В Париже говорили о войне, но немцы по дороге в Берлин утверждали, что это французы выдумывают, что ничего не будет. Она восхищалась, говорит, их выдержке: «в этом их сила» – ее слова. В Варшаве генерал Жилинский (один из командующих 3-й армии; другие – Иванов, которого очень хвалят, особенно его начальника штаба Алексеева, и Ренненкампф – пьяница и храбрец, но и все, как и Жилинский) велел расстрелять двух человек, отказавшихся взять русские деньги, а Ел. Ал. за билет пришлось там заплатить 3 рубля, п[отому] ч[то] не давали сдачи, говоря: «нет».
27 июля
Сегодня утром ходила на главный почтамт и телеграф. Спрашивала и там, и там, идут ли письма и телеграммы в Швейцарию. На почте сказали, что посылают через Швецию, но что масса жалоб на неполучение ответов, а на телеграфе сказали, что посылают без гарантии доставку, посылают в Петербург, а дальше не знают, как идет; не советуют посылать срочные, все равно долго пойдут. В газетах трогательное единение к. д.

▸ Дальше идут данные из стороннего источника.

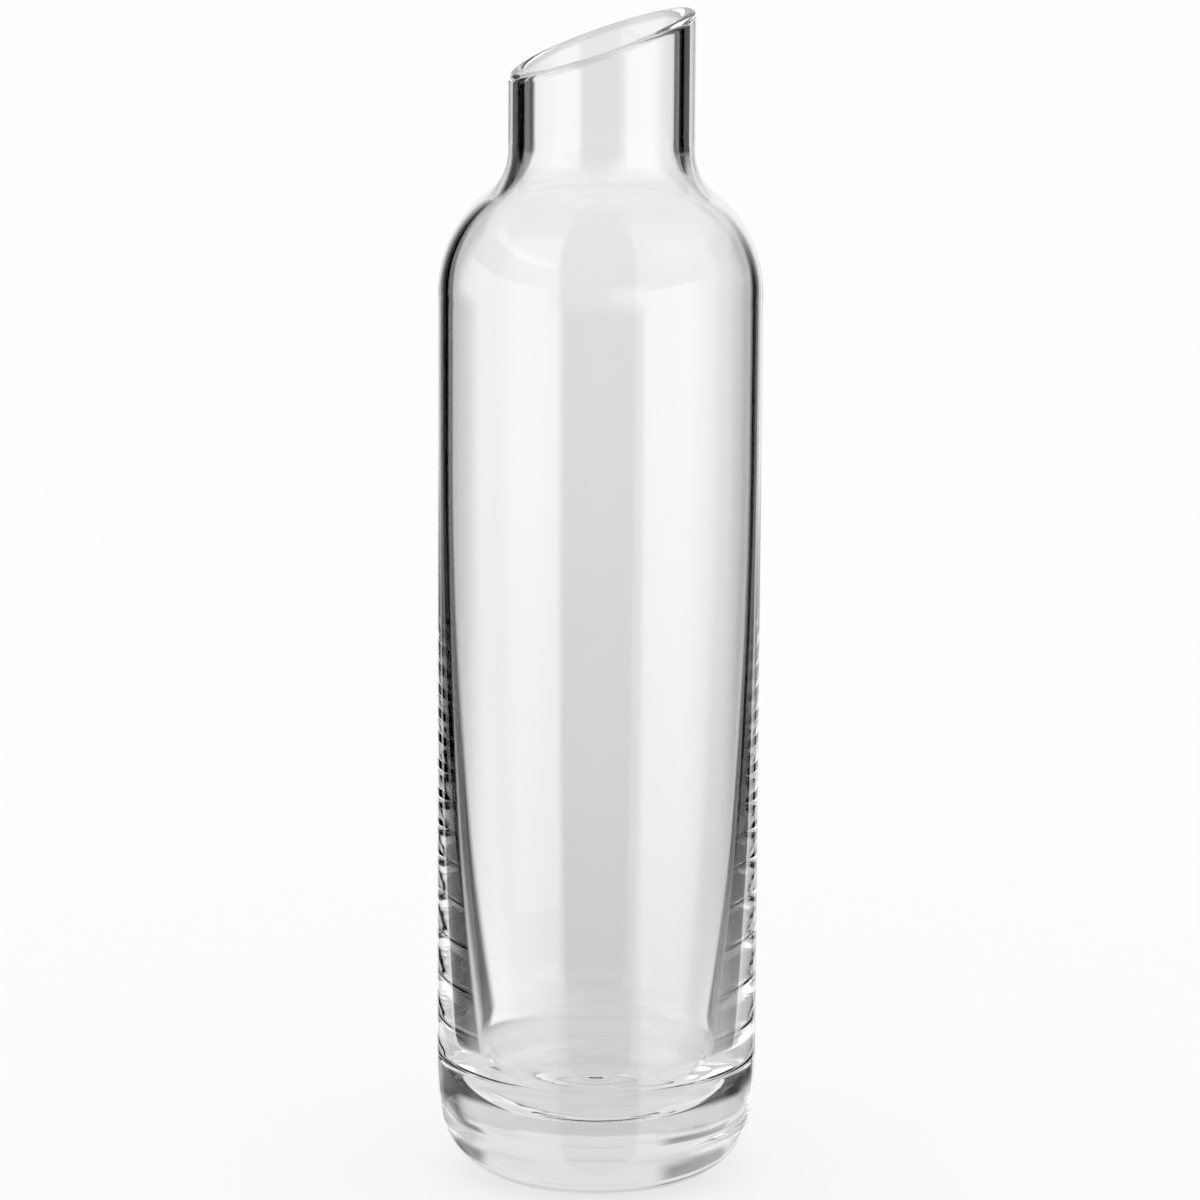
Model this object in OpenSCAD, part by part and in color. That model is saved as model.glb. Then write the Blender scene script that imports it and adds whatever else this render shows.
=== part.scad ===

[58] с Союзом русского народа
[59] (Марков 2-й и Милюков и т. д.) – мерзость, которой нет пределов. А речь полковника (Николая II) вся состоит в том, что ему ниспослано испытание.
[60]
Вчера уехал Леня в Воронежскую губернию к ратникам ополчения.
Ужасное впечатление произвел расстрел Либкнехта.
[61] О Драчевском гов. все, говорят, что у него нашли массу прокламаций с призывом к забастовке в Петербурге, то же и в немецком посольстве якобы! Говорят, что граф Клейнмихель схвачен на вокзале в момент отправки сведений.